**Work to be completed:** Can you write out all of the material below, word for word?
★ ★ ★ ★ ★
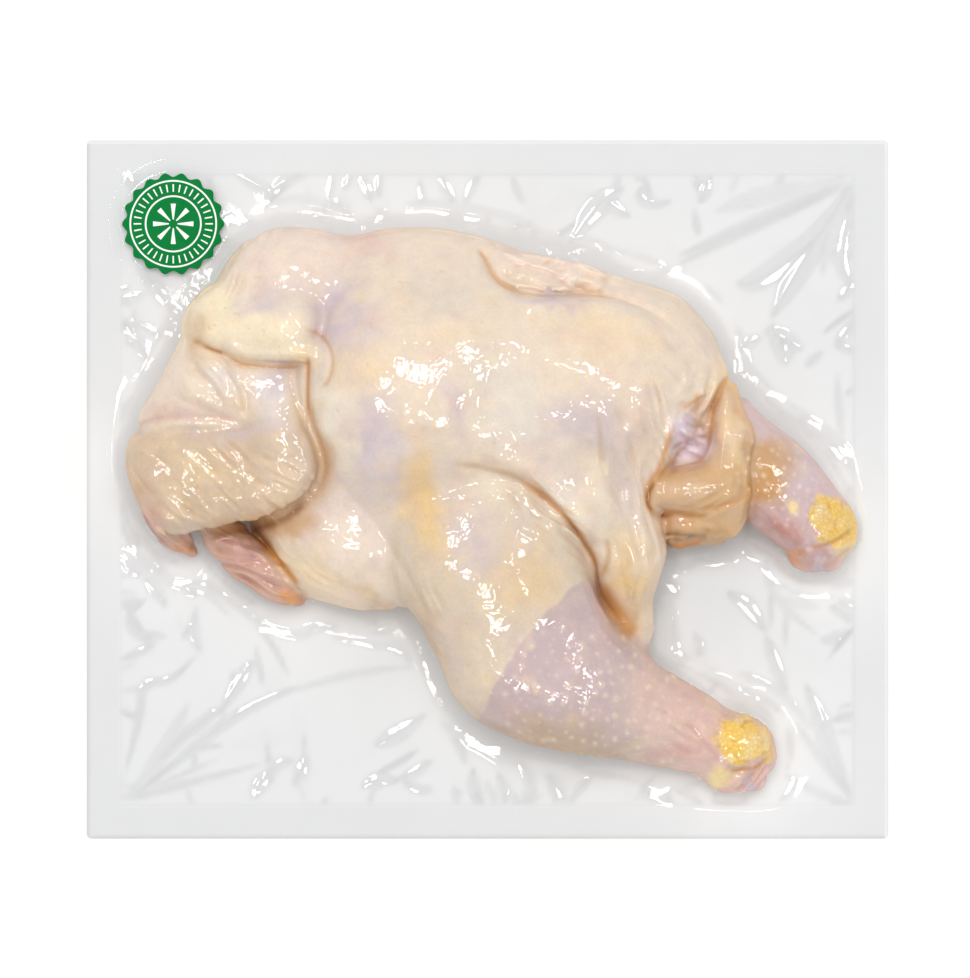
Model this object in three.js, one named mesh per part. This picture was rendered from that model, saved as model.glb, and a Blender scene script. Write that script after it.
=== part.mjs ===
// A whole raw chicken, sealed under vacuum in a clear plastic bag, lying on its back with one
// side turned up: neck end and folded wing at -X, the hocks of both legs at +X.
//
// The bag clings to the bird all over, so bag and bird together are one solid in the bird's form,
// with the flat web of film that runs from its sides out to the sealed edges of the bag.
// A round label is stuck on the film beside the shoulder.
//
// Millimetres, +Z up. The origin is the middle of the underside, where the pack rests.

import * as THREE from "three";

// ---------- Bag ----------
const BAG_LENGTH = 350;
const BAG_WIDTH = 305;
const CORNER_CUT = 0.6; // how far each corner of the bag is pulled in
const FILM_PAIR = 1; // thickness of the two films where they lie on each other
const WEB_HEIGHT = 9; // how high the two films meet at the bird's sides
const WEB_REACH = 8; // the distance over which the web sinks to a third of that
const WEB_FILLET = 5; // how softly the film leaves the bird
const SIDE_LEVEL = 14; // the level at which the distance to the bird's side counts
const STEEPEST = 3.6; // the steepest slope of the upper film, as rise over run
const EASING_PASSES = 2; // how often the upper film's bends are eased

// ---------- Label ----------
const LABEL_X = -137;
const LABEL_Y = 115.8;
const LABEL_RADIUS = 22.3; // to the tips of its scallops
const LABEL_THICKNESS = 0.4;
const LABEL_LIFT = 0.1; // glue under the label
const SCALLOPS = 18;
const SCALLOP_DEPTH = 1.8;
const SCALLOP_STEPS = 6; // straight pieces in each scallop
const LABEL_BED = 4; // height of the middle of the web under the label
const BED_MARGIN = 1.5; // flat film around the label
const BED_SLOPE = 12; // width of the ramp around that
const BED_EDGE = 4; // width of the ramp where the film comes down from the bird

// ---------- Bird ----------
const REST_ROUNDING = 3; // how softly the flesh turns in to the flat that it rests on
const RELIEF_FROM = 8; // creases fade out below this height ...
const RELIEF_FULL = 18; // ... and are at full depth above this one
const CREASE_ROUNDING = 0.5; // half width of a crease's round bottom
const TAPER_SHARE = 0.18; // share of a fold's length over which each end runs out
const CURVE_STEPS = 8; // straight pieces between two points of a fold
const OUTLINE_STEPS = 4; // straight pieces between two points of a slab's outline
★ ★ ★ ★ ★
**The output:**
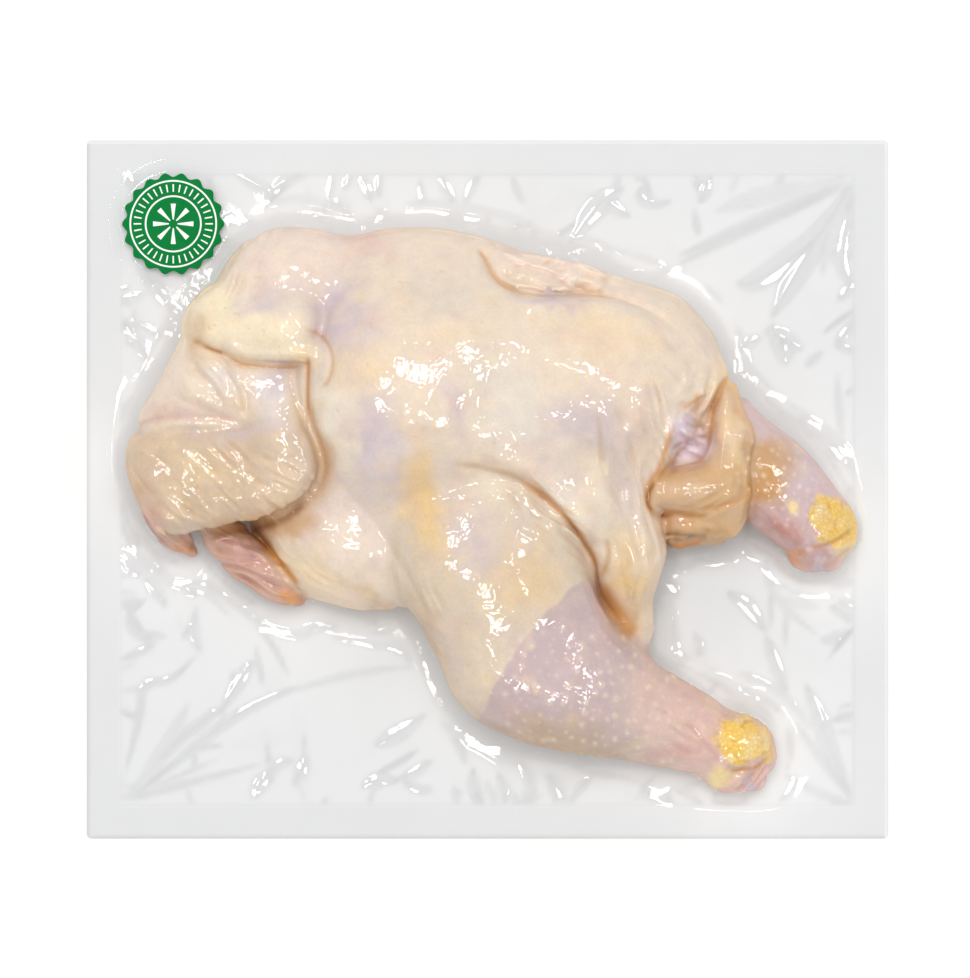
Model this object in three.js, one named mesh per part. This picture was rendered from that model, saved as model.glb, and a Blender scene script. Write that script after it.
=== part.mjs ===
// A whole raw chicken, sealed under vacuum in a clear plastic bag, lying on its back with one
// side turned up: neck end and folded wing at -X, the hocks of both legs at +X.
//
// The bag clings to the bird all over, so bag and bird together are one solid in the bird's form,
// with the flat web of film that runs from its sides out to the sealed edges of the bag.
// A round label is stuck on the film beside the shoulder.
//
// Millimetres, +Z up. The origin is the middle of the underside, where the pack rests.

import * as THREE from "three";

// ---------- Bag ----------
const BAG_LENGTH = 350;
const BAG_WIDTH = 305;
const CORNER_CUT = 0.6; // how far each corner of the bag is pulled in
const FILM_PAIR = 1; // thickness of the two films where they lie on each other
const WEB_HEIGHT = 9; // how high the two films meet at the bird's sides
const WEB_REACH = 8; // the distance over which the web sinks to a third of that
const WEB_FILLET = 5; // how softly the film leaves the bird
const SIDE_LEVEL = 14; // the level at which the distance to the bird's side counts
const STEEPEST = 3.6; // the steepest slope of the upper film, as rise over run
const EASING_PASSES = 2; // how often the upper film's bends are eased

// ---------- Label ----------
const LABEL_X = -137;
const LABEL_Y = 115.8;
const LABEL_RADIUS = 22.3; // to the tips of its scallops
const LABEL_THICKNESS = 0.4;
const LABEL_LIFT = 0.1; // glue under the label
const SCALLOPS = 18;
const SCALLOP_DEPTH = 1.8;
const SCALLOP_STEPS = 6; // straight pieces in each scallop
const LABEL_BED = 4; // height of the middle of the web under the label
const BED_MARGIN = 1.5; // flat film around the label
const BED_SLOPE = 12; // width of the ramp around that
const BED_EDGE = 4; // width of the ramp where the film comes down from the bird

// ---------- Bird ----------
const REST_ROUNDING = 3; // how softly the flesh turns in to the flat that it rests on
const RELIEF_FROM = 8; // creases fade out below this height ...
const RELIEF_FULL = 18; // ... and are at full depth above this one
const CREASE_ROUNDING = 0.5; // half width of a crease's round bottom
const TAPER_SHARE = 0.18; // share of a fold's length over which each end runs out
const CURVE_STEPS = 8; // straight pieces between two points of a fold
const OUTLINE_STEPS = 4; // straight pieces between two points of a slab's outline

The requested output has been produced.